2. His films are often about an innocent man wrongly accused who must flee the authorities while at the same time he pursues the villains whose exposure and capture is his only hope of exoneration.

3. He had a thing for icy blondes like Kim Novak, Grace Kelly, Ingrid Bergman.

4. The Birds, arguably his best-known movie, depicts the attempted destruction of society by thousands of small creatures working in concert.

5. He planned out each film perfectly before it was shot and famously declared that his own presence on the set was wholly superfluous.

6. He was fat.

As I roll along, the Saturday-Sunday Herald Trib in my basket, my jacket half-open, the juxtaposition of Monferrato and Hitchcock, and the prominent place accorded that juxtaposition in the flagship Monferrato store, refuses to leave my mind. Hoping for some flash of understanding, I start matching up aspects of Monferrato with those of Hitchcock.

1. In the confusing political landscape of the late 1960s and early 1970s, Gianfranco Monferrato's entrance into the world of the books he liked to publish was a walk-on part that got out of hand; where most people in his situation would have been content with making a cameo appearance, he wanted a speaking part.

2. Monferrato decided to go underground prior to being suspected of any crime, he was thus an innocent man on the run, and even if he did commit crimes before March 1972 (when the bomb went off) he did so in the service of the revolution, to protect his country from the right wing coup he was convinced to be imminent.

3. G.M. was planting his bomb at the foot of a tall structure of cold metal at whose summit there might have been a crackle of electric current.

4. The birds in Hitchcock's film are, in their own way, model terrorists, showing little concern for human life as they attempt a methodical takeover of human society.

5. & 6. These cancel each other out: Hitch was the perfect filmmaker, a flawless artist, yet in real life he was grossly overweight, the opposite of his cinematic efficiency. G.M. set out to commit a crime, to become a character in a Hitchcock film while also executing a scenario with the efficiency of the great director himself. He wanted to conquer the tall blonde, to unleash the attack of his fellow conspirators, yet he did not grasp his correlation to the real-life Hitchcock whose obesity clearly ruled anything more than a "waddle-on" part in his own films. They would never be men of action, only the men who called out "action." Hitchcock knew this perfectly well; it was G.M.'s fatal mistake not to recognize such discrepancies.

Hitchcock used to tell a story about his film version of Joseph Conrad's The Secret Agent, a novel concerning late-19th-century European terrorists.

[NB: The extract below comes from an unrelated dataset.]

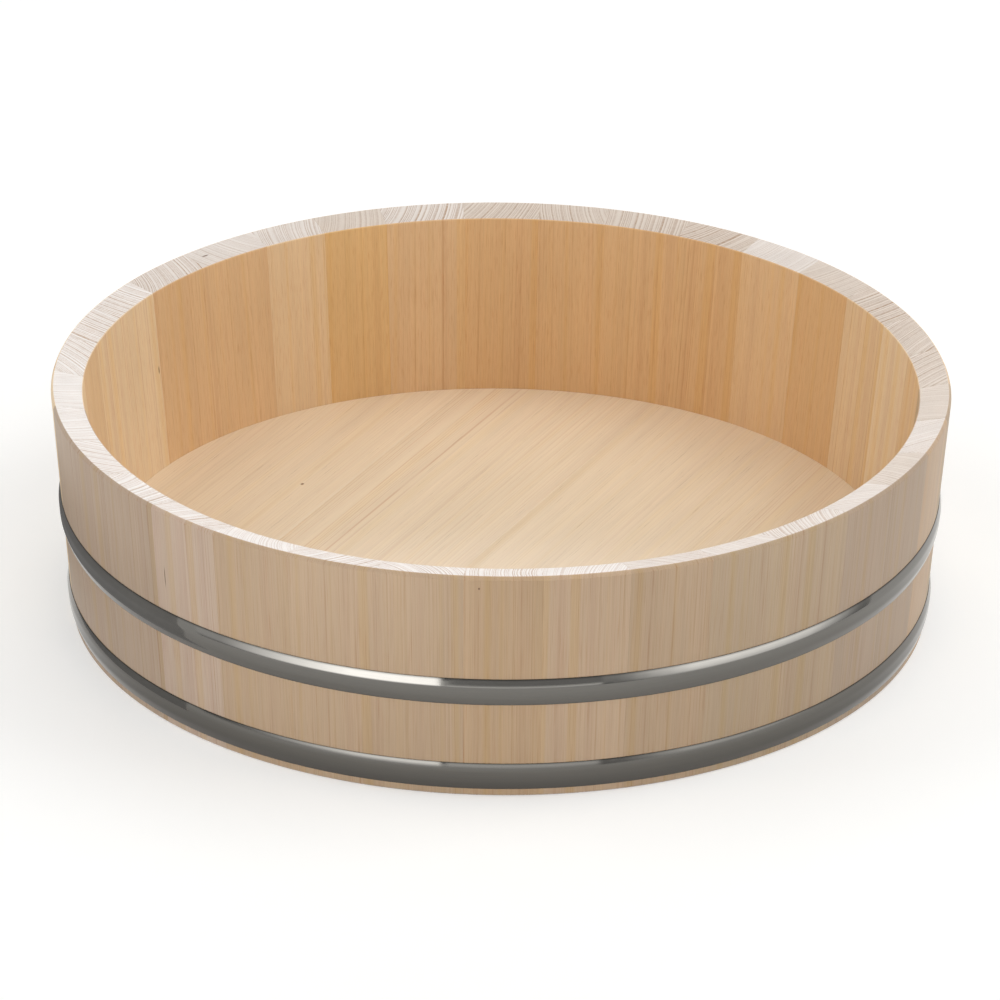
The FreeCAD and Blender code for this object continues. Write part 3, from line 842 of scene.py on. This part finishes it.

In the film a small boy is unknowingly given a bomb to carry across London. The camera follows him sitting innocently on the slow bus (heavy traffic has delayed it) as we, the audience, know the package in his lap is ticking away. In the film, as in the book, the bomb eventually explodes, killing the boy and his fellow passengers. Hitchcock said he learned a terrible lesson from this film, which was a commercial flop. The lesson, which he never forgot, was that in any such situation, when the audience has been brought to the edge of their seats with anxiety, the anticipated event must never occur, the bomb must never ever actually go off. If it does, Hitchcock realized, the audience will never forgive the director and the film will fail.

Surely, I think, as I wheel my bicycle into the courtyard of where I live, it was all these things which the photograph was trying to say. Why else would it be there, the only visible memorial to the store's founder and namesake? Or am I looking for mysteries, for hidden meanings, where there are none? Am I like those obsessive conspiracy theorists who insist on seeing Monferrato's death as the result of a government plot? (And like those equally obsessive academics who write massive theses on the symbolism and auto-referentiality of Hitchcock's movies.) That photograph could be nothing more than a sign of Monferrato's passion for film. For all I know he was an avid Hitchcock fan. The truth is, his heirs probably chose that particular image because it showed Monferrato in a humorous, carefree mood, at complete odds with the image of an inept idealist, a wealthy man playing with dangerous toys, continually insisted on by the Italian right.

I lock my bike and race up to the apartment, impatient for news and coffee. Enough of Monferrato. I'm not going to solve this particular mystery today. And why should I? Isn't it supposed to be the day of rest? As if on cue, I hear bells start to ring as Mass lets out somewhere nearby

I decide, during what's left of this peaceful Sunday morning, that things are as they appear. Looking at the photo ("the city of Vukovar after heavy bombardment") on the front page, that other image starts to fade from my mind. I wonder if I was perhaps the only person in the world thinking of Monferrato today? I try to hold on, for a last moment, to the mirrored destinies I thought I saw in that blurring black-and-white image. For a moment, two faces superimposed, then none.